If you ask what exactly FrodoKEM's IND-CCA2 security level is claimed to
be, you'll find Table 2 of the official 2021 FrodoKEM documentation

    
https://web.archive.org/web/20230224071445/https://frodokem.org/files/FrodoKEM-specification-20210604.pdf

claiming 2^141 pre-quantum IND-CCA2 security for Frodo-640. But, wait,
what about _post-quantum_ IND-CCA2 security, given that the actual
problem at hand is to protect against quantum attacks? You have to read
until page 32 to find out why the post-quantum IND-CCA2 numbers were
suppressed: namely, they're terrifyingly small. Here's how the official
documentation puts it: the underlying calculation "does not concretely
support the bit-security of the six FrodoKEM instantiations in this
document, which is why we omit the corresponding column from Table 2".

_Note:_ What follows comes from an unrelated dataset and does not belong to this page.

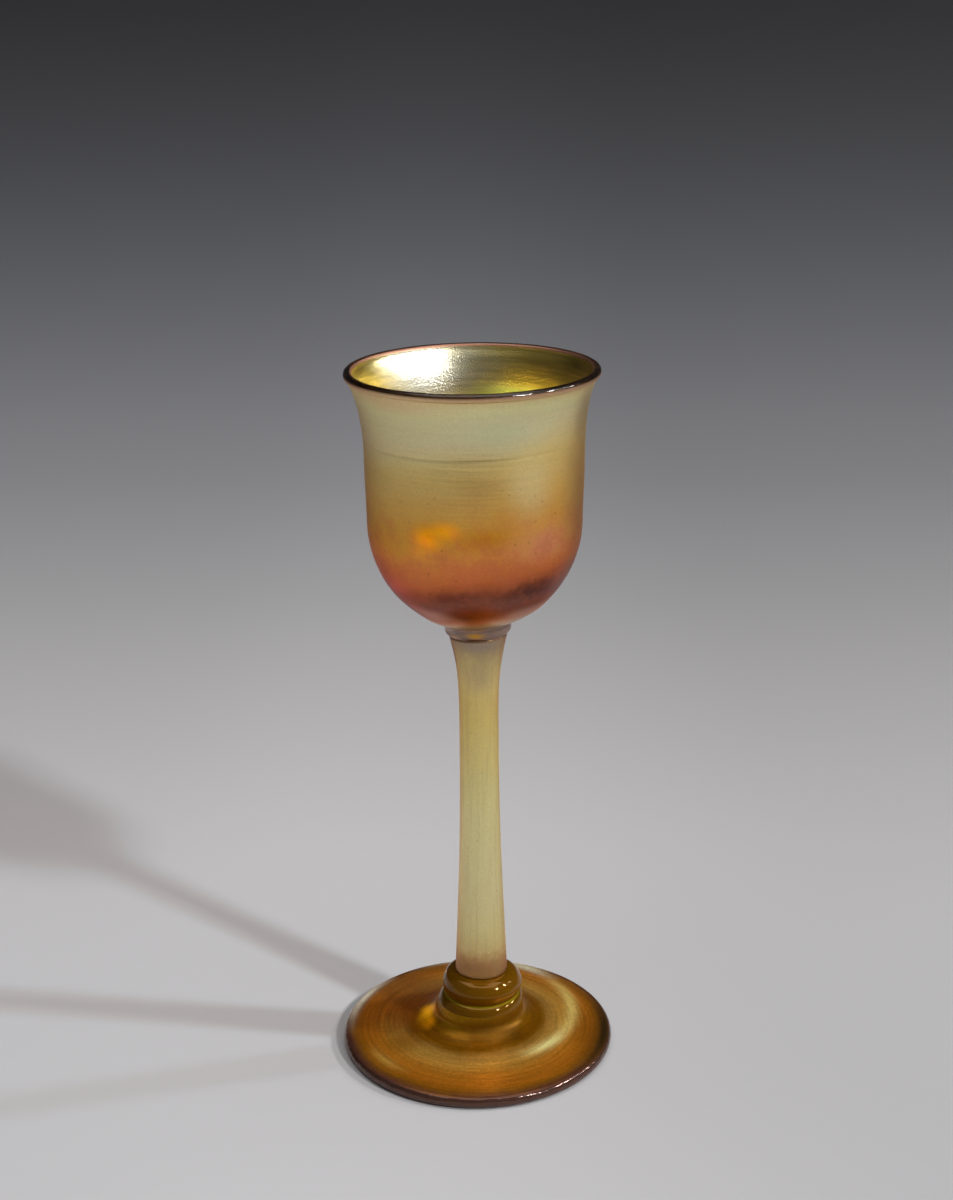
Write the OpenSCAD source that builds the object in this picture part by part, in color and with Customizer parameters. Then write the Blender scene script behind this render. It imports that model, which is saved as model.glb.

As one of the arguments that FrodoKEM is conservative, page 42 claims
that sieving algorithms with time exponents below 0.415b have "memory
complexities as large as time complexities". You can see from, e.g.,

    https://eprint.iacr.org/2015/522 and
    https://eprint.iacr.org/2015/1128

that this claim was already wrong when FrodoKEM was first submitted to
the NIST competition. How is it possible that, in 2025, I'm pointing out
that an official, non-retracted, FrodoKEM claim of being "conservative"
is pointing to a barrier that was already broken in 2015? Could this
maybe have something to do with lattice security being an extremely
complicated topic, and with security reviewers being overloaded?

Page 42 also claims that sieving algorithms below 0.415b have "much less
predictable memory access patterns" than sequential memory access. This
was true for a while---and is also the foundation of

    
https://web.archive.org/web/20231219201240/https://csrc.nist.gov/csrc/media/Projects/post-quantum-cryptography/documents/faq/Kyber-512-FAQ.pdf

from 2023---but has been solidly debunked by two undisputed papers

    https://cic.iacr.org/p/1/3/6 (asymptotics) and
    https://eprint.iacr.org/2024/739 (concrete costs and demos)

showing that the memory-access exponents in these attacks can be
optimized to add very little on top of the costs of computation.

Let's review what we've seen. New attacks? Yes. Disputes about security?
Yes. Improved attacks? Yes. Proposed fixes? Yes. Even better attacks?
Yes. Emergency upgrades? Yes. Different attacks? Yes. New protocol
versions? Yes: the FrodoKEM security patch in 2023 wasn't interoperable.
Continual excitement? Yes. Tons of research papers? Yes. More jobs for
cryptographers? Regarding FrodoKEM in particular, maybe not, but for
lattice-based cryptography overall, certainly, as

    
https://martinralbrecht.wordpress.com/2024/11/29/phd-position-in-lattice-based-cryptography/

illustrates. This is the opposite of boring cryptography.